Author: Peter Heller
Genre: Fiction
Tag: Canada

I loved Peter Heller’s The Dog Stars, so I’ve been looking forward to this new book from him. It did not disappoint. Not only was this a five-star read, but I couldn’t put it down over the two days I read it.

The story starts slowly, with college friends Wynn and Jack drifting down a Canadian river in their canoe. The two met in college and quickly became best friends, bonding over their shared love of the outdoors and literature. As they drifted along, I settled in for a story that I thought may slowly meander. Heller’s writing was pleasant, and I already liked Jack and Wynn. I didn’t expect it to pick up as fast as it did.

The two men spot a wildfire in the distance, then encounter two other pairs on the river and try to warn them. Their leisurely journey turns into a race to safety, where the fire is not the only threat they face.

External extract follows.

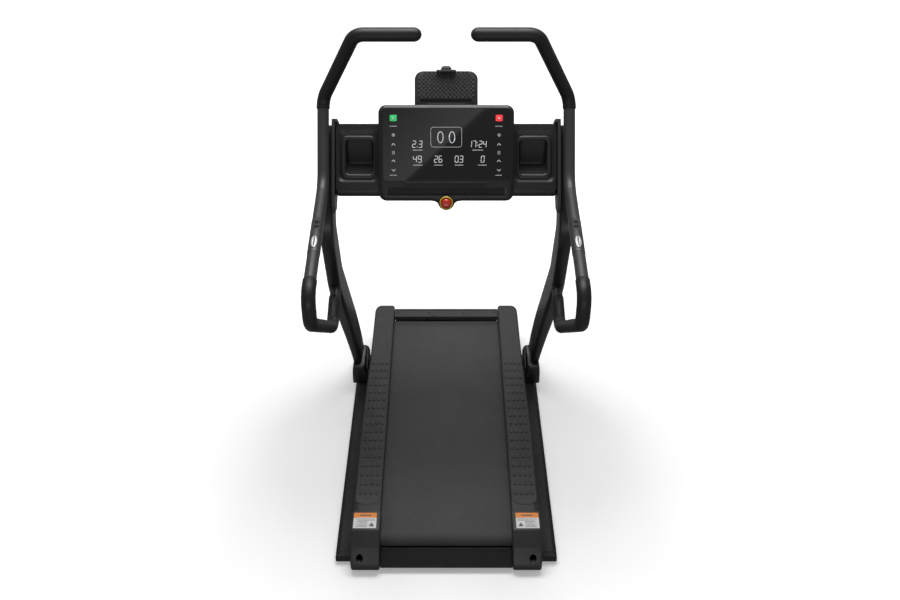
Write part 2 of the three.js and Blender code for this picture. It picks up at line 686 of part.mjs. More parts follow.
// ---------------------------------------------------------------- tablet rest
const tablet = new THREE.Group();
tablet.position.set(0, TABLET.back, TABLET.z);
tablet.rotation.x = -TABLET.lean;
treadmill.add(tablet);

// A backing plate whose tail is fixed to the back of the console.
function tabletRest() {
  const plate = alongY(roundedRectangle(-TABLET.half, 0, TABLET.half, TABLET.height, 26),
    0, TABLET.thickness, 4);
  const slot = block(-CLIP.stem - GAP, CLIP.stem + GAP, -1, TABLET.thickness + 1,
    TABLET.height - CLIP.slot, TABLET.height + 1);
  const tail = block(-TABLET.half * 0.6, TABLET.half * 0.6, 0, TABLET.thickness, -TABLET.tail, 30);
  const base = block(-TABLET.half, TABLET.half, 0, TABLET.thickness, 0, 30);
  return cut(join(plate, base, tail), slot);
}

// A sprung jaw whose stem slides in the slot of the backing plate.
function tabletClip() {
  const { stem, jaw, slot } = CLIP;
  const side = [
    [0.5, -slot + 2], [TABLET.thickness - 0.5, -slot + 2], [TABLET.thickness - 0.5, 9],
    [-14, 15], [-19, 8], [-15, 3], [-4, 5], [0.5, 3],
  ];
  const profile = outline(side.map(([y, z]) => [y, TABLET.height + z]));
  const hook = alongX(profile, -stem, stem);
  const wings = alongX(outline([
    [TABLET.thickness, 2], [TABLET.thickness, 8], [-14, 14], [-18, 8], [-14, 3.5],
  ].map(([y, z]) => [y, TABLET.height + z])), -jaw, jaw);
  return join(hook, wings);
}

add(tablet, 'tablet_rest', tabletRest(), panelPlastic);
add(tablet, 'tablet_clip', tabletClip(), panelPlastic);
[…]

Heller is obviously a skilled outdoorsman; he doesn’t ignore the beauty and brutality of the setting or what it takes to survive in it, even as he builds the tension of the story. He grants both Jack and Wynn enviable survival skills and toughness. While different, they also have artistic, empathetic hearts that make you love them both and root for their friendship, even as the struggles of the trip strain it. This would make an excellent movie–I hope it happens someday!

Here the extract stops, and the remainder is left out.